Development of a scintillation detector using a MPPC as an alternative to an APD

Abstract

We conducted a study to examine the performance of the multi-pixel photon counter(MPPC). The MPPC is a novel type of semiconductor photodetector consisting of multiple avalanche photodiode (APD) pixels operated in Geiger mode. Whereas the MPPC offers a great advantage in signal multiplication comparable to that achieved by the photomultiplier tube (PMT), the detection of weak scintillation light signals is difficult due to the severe contamination of dark counts. In this study, we first compared the energy resolutions and energy thresholds of a 3 × 3 mm2 MPPC with those of a 3 × 3 mm2 APD as scintillation detectors. The MPPC and APD were optically coupled with 5 × 5 × 5 mm3 scintillation crystals of BGO, Tl:CsI, Pr:LuAG, and YAG. It turned out that the APD had better energy resolutions for 662 keV gamma-rays, while the MPPC had lower energy thresholds as measured using a test pulse.
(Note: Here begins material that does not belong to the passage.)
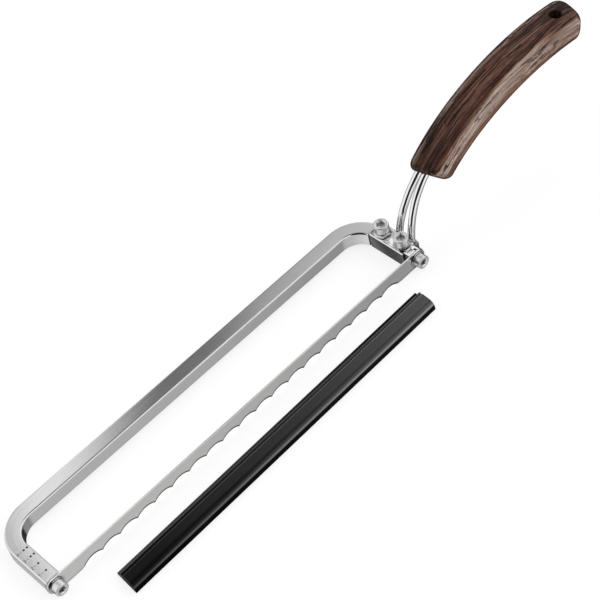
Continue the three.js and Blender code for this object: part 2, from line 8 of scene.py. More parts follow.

Despite the low energy thresholds, it is difficult for the MPPC to detect low energy gamma-rays due to the contamination of dark counts. Secondly, we applied a coincidence technique to discriminate weak gamma-ray signals from dark counts by using scintillation detectors that consisted of a 2 × 2 MPPC-array optically coupled with 10 × 10 × 10 mm3 crystals of GSO, BGO, and Pr:LuAG. With this technique, we demonstrated that dark counts achieved a rejection efficiency of more than 99.8%. As a result, 22.2 keV gamma-rays were successfully detected with a GSO scintillator as measured at +20°C.